Underwriters do not just glance at your returns. They rebuild your income. Starting from your net profit, they add back certain non-cash deductions — depreciation and depletion are the common ones — because those lowered your taxable income without taking cash out of your pocket. Then they typically average the result over two years.

That two-year average is important. If year one was $52,000 and year two was $68,000, they are generally going to use something close to the average, not your best year. And if your income is declining — year one higher than year two — the underwriter will usually lean on the lower, more recent figure and ask questions about why it dropped. Stable or rising income is your friend here.

The two "incomes" on a USDA loan — do not mix them up

This trips up self-employed borrowers constantly, so pay attention. A USDA loan looks at your income two separate ways:

Your repayment income is the net, averaged figure we just discussed. It is what we use to calculate your debt-to-income ratio and decide how much house you can carry. USDA generally looks for around 29% of income going to the housing payment and about 41% to total debt, with flexibility through USDA's automated underwriting when you have strong compensating factors.

Your household income is a different calculation used only to check the 115% area-median-income eligibility cap. It counts the income of every adult in the household — including a spouse who is not on the loan — and it uses gross figures before your business write-offs. For 2025 the base household limit is $119,850 for a 1-4 person household and $158,250 for a 5-8 person household, higher in metros like Phoenix, and subject to change.

Why does this matter?
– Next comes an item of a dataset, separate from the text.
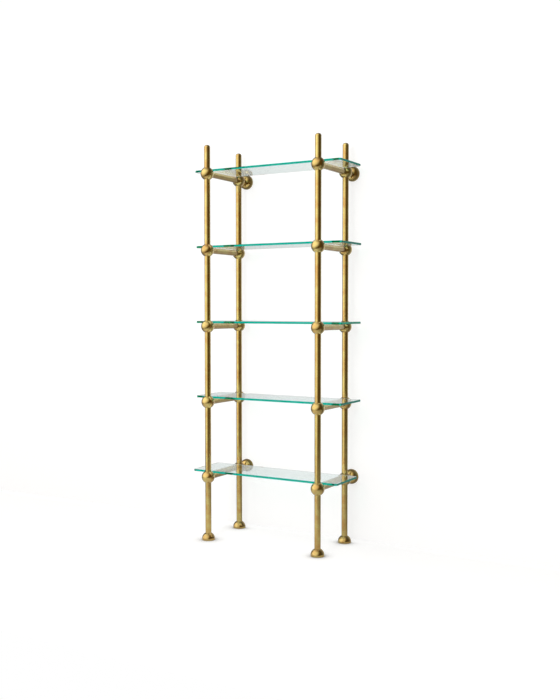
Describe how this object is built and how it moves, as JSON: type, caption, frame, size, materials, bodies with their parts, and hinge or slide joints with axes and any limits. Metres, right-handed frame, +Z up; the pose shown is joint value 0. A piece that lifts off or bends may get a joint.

Because a self-employed borrower can look "too high" on the household-income test (gross receipts) while looking "too low" on the repayment test (net after deductions). We reconcile both. It is one of the trickier parts of a self-employed USDA file, and it is exactly the kind of thing you want an experienced lender handling rather than a call-center.

Credit and the rest of the file

The credit expectations are the same as any USDA loan. Most lenders want a 640 or higher for a GUS "Accept," USDA's automated approval. Below 640 we can look at manual underwriting with stronger documentation. Your down payment is not the issue — USDA requires none — so the whole game for a self-employed buyer is documenting income cleanly and choosing a home inside a USDA-eligible area.

Practical moves that make your file stronger

A few things I coach self-employed clients on before we apply:

  • File your taxes on time. We often cannot proceed without your most recent return, and extensions can stall you.
  • Keep business and personal banking separate. Commingled accounts make an underwriter's job harder and slow everything down.
  • Do not make a huge, unusual deposit right before applying without a paper trail. Underwriters ask about large deposits, and "a cash job I don't have records for" is a hard answer.
  • Talk to us before your accountant finalizes this year's return. Sometimes a single deduction decision is the difference between qualifying and not.

Your next step

Being self-employed is not the obstacle you have been told it is. The obstacle is a disorganized file, and that is fixable. Let us look at your last two years and tell you honestly where you stand — including whether waiting one tax cycle would put you in a stronger position.

Start with our eligibility quiz and we will follow up to review your income the way an underwriter will. You can also estimate a payment on our USDA calculator, and if you are buying in Texas, our Texas USDA guide shows where the eligible areas are.

What if you also have a W-2 job?

Plenty of our self-employed buyers have a side business plus a regular W-2 job, or a spouse with W-2 income. Mixed income is completely workable — we just document each piece the way its type requires. The W-2 income comes in with pay stubs and W-2s, and the self-employment income comes in with returns, add-backs, and a two-year average. What you want to avoid is a brand-new side business running at a loss, because a money-losing venture can actually drag down your qualifying income even if your W-2 job is strong. If that is your situation, sometimes the cleanest move is to qualify on the W-2 income alone and leave the young business off the file until it is profitable. We will look at every income stream and use the combination that puts you in the strongest position.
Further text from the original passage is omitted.